## TASK OBJECTIVE
Which lines below hold the word "from"? Report each one.
[BEGIN ENTRIES SUPPLIED]
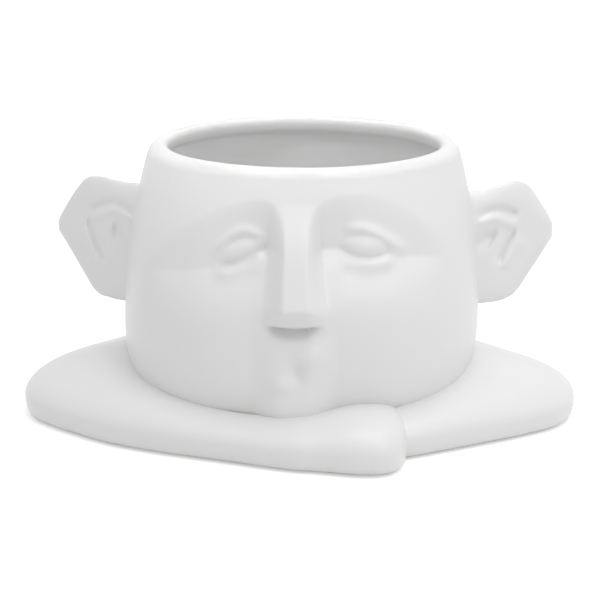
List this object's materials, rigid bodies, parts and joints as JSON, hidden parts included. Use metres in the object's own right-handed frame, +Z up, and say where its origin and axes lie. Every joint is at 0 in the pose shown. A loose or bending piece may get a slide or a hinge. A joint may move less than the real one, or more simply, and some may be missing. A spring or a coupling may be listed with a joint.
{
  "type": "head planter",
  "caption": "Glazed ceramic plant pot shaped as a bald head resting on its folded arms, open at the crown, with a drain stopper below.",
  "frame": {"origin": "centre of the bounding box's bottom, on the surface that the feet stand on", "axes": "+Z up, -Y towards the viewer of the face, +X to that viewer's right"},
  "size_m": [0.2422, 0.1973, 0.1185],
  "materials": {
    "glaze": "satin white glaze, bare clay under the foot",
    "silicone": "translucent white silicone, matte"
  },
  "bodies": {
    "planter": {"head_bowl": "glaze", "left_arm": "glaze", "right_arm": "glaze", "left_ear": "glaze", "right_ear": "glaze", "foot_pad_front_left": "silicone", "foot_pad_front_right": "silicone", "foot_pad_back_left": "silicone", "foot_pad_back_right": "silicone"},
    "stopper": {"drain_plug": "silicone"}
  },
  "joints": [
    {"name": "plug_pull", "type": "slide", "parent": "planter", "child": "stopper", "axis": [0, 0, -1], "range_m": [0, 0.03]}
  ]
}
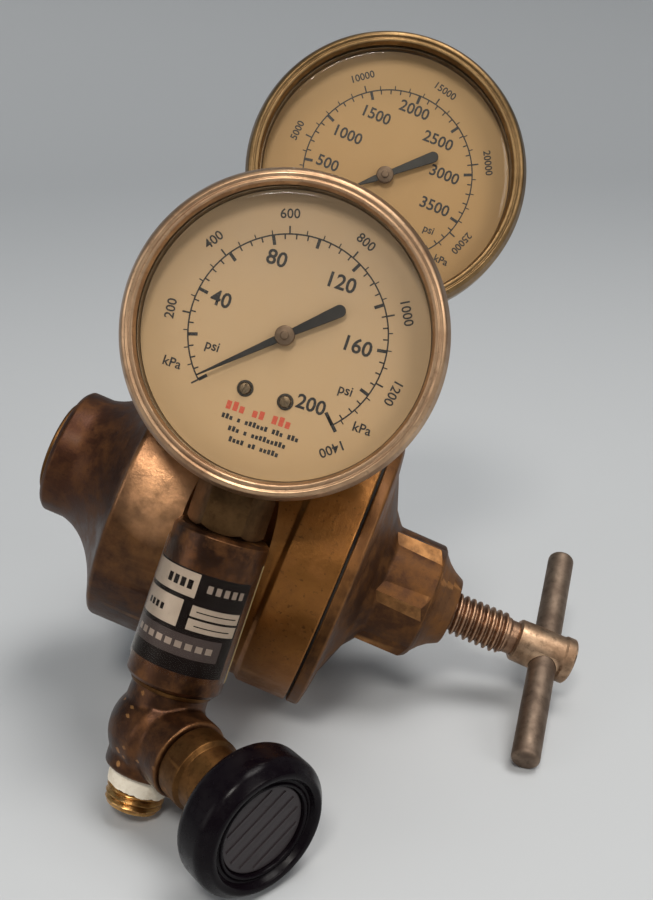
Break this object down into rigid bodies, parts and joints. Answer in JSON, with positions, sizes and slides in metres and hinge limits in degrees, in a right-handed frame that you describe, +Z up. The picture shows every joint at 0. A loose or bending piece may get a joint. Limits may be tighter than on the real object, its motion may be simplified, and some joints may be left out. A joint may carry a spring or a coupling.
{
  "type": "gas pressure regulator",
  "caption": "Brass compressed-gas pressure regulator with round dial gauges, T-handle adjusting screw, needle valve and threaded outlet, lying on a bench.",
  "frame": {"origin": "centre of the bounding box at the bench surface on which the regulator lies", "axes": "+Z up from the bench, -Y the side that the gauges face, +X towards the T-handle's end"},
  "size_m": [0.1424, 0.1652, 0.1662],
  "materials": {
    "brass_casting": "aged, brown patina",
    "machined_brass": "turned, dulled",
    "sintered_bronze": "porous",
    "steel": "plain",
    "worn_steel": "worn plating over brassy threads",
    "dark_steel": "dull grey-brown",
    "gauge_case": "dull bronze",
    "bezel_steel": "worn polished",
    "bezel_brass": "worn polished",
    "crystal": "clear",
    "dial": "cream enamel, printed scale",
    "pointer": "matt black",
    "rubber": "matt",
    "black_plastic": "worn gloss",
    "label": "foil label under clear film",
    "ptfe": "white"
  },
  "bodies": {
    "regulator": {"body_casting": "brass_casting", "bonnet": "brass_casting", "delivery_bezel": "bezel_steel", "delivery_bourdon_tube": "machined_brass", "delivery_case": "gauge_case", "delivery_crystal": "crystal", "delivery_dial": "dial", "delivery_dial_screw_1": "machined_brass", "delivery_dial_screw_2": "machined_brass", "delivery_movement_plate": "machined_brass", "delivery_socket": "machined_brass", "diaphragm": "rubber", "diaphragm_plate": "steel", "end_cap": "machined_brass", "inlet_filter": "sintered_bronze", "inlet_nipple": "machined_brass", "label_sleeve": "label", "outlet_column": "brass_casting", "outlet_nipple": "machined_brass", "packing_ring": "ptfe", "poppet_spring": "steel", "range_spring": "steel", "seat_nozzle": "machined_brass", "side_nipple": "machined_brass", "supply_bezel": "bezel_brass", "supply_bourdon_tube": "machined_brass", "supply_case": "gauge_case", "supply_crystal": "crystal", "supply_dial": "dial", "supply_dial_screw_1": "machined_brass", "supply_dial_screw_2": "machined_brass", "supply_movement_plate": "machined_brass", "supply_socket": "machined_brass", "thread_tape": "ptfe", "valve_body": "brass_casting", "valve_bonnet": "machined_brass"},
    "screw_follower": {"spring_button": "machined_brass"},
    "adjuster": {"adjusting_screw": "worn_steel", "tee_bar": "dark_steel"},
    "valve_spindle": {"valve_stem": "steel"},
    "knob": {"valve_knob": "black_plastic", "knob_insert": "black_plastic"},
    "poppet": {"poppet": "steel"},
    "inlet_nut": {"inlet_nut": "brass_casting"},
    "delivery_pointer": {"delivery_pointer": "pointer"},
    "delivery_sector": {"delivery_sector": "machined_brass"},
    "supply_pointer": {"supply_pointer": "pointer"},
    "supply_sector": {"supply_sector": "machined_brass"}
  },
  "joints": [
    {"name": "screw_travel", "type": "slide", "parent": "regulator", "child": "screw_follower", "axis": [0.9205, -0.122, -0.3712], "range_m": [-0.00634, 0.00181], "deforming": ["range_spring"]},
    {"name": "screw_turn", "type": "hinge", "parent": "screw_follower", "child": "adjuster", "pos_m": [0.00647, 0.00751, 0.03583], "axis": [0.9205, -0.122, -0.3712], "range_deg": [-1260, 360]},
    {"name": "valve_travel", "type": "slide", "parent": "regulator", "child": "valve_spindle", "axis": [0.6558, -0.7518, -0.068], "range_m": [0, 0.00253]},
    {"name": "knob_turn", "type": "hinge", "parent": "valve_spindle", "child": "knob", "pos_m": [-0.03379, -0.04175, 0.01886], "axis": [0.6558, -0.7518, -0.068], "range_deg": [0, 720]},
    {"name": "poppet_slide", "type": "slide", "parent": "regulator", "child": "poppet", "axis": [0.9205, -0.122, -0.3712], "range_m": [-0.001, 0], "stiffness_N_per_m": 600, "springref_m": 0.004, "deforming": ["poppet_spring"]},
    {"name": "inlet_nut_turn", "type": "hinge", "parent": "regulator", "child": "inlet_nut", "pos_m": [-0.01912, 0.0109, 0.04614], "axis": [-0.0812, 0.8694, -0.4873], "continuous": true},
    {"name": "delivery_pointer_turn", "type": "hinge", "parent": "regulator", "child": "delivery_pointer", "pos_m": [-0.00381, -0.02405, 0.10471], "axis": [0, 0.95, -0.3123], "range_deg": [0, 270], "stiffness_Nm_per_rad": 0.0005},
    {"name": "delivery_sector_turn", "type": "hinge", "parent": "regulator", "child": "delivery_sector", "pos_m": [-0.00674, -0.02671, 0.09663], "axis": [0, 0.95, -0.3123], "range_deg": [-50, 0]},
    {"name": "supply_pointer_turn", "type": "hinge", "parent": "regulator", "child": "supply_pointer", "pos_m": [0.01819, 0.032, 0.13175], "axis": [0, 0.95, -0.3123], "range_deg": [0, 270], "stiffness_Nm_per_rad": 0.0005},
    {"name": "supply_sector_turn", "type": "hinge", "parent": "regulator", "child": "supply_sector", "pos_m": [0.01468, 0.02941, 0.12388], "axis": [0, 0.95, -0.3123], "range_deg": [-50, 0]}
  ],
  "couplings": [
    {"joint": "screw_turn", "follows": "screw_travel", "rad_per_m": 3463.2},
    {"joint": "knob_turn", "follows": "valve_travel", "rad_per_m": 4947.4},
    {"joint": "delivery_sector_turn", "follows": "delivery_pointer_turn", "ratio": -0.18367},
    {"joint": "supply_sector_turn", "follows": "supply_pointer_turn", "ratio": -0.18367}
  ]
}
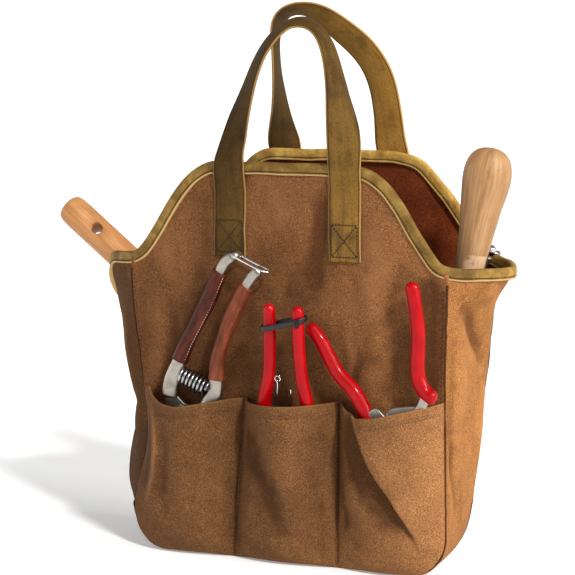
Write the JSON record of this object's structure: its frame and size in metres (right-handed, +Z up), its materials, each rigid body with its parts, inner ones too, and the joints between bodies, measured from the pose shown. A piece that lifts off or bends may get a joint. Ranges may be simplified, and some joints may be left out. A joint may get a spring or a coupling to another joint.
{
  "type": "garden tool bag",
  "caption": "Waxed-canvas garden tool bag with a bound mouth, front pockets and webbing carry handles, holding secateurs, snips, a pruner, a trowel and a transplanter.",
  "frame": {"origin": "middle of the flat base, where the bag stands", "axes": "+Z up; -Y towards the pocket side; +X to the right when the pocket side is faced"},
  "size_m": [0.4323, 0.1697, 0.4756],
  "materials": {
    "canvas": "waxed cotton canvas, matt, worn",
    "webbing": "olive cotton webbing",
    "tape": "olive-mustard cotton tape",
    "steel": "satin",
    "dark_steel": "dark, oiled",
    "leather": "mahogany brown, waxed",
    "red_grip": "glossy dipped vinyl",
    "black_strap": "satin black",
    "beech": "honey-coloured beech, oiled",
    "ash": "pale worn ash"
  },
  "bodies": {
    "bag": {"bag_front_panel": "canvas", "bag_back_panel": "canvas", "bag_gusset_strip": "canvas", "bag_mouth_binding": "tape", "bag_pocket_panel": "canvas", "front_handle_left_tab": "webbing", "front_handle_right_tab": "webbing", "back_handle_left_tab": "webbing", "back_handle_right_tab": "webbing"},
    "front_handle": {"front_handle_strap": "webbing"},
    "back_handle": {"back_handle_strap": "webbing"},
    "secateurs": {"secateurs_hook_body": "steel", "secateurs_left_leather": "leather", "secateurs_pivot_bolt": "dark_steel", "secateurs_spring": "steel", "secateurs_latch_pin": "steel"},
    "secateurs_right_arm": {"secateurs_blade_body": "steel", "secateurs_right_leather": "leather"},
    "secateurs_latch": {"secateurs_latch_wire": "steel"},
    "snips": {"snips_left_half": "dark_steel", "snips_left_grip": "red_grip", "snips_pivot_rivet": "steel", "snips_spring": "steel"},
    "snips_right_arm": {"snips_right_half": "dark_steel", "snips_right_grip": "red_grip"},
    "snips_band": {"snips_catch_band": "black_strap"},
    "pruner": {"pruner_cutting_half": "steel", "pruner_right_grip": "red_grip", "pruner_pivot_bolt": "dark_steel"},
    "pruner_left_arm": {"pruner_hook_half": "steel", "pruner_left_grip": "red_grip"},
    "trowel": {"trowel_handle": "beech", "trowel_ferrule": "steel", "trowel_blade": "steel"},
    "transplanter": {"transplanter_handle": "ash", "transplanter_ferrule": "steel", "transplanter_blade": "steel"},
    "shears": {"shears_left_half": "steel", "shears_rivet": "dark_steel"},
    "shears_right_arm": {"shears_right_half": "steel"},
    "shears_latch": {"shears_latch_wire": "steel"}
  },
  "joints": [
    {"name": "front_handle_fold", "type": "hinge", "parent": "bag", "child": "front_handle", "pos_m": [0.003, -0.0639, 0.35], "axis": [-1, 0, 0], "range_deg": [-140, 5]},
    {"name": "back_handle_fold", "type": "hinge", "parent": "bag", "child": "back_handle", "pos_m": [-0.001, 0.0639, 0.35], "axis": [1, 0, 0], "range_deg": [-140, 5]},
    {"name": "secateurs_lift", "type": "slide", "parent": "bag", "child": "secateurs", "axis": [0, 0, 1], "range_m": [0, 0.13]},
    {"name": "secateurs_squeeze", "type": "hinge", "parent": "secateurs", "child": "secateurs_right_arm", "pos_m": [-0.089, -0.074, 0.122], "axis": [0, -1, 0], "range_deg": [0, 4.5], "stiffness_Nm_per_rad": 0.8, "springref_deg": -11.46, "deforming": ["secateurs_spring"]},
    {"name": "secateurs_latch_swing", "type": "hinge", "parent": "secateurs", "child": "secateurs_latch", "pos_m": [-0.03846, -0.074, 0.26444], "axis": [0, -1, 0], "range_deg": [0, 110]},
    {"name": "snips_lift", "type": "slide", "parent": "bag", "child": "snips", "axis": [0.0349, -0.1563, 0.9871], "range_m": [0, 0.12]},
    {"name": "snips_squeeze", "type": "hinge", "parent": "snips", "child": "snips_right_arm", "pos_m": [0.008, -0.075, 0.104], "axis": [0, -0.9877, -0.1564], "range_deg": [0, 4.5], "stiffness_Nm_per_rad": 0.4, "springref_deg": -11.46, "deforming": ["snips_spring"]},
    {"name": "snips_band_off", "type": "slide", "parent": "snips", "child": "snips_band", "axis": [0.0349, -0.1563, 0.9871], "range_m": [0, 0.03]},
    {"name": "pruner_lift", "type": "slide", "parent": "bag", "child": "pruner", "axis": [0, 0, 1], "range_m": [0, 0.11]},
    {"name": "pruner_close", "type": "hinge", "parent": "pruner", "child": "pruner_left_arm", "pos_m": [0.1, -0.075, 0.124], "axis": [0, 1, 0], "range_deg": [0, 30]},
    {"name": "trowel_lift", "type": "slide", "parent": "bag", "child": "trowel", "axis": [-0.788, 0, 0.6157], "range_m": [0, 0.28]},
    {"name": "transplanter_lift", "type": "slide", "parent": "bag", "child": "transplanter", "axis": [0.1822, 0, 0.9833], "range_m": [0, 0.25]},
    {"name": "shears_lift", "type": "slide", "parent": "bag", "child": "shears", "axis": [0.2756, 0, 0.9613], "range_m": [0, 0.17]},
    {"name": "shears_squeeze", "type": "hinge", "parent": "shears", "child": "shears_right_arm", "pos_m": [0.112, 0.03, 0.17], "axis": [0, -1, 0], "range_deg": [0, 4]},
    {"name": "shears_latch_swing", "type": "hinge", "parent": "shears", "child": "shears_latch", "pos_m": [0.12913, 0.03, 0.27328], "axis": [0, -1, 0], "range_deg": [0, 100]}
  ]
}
[END ENTRIES SUPPLIED]
## WRITTEN SOLUTION
  "frame": {"origin": "centre of the bounding box at the bench surface on which the regulator lies", "axes": "+Z up from the bench, -Y the side that the gauges face, +X towards the T-handle's end"},
Write the JSON record of this object's structure: its frame and size in metres (right-handed, +Z up), its materials, each rigid body with its parts, inner ones too, and the joints between bodies, measured from the pose shown. A piece that lifts off or bends may get a joint. Ranges may be simplified, and some joints may be left out. A joint may get a spring or a coupling to another joint.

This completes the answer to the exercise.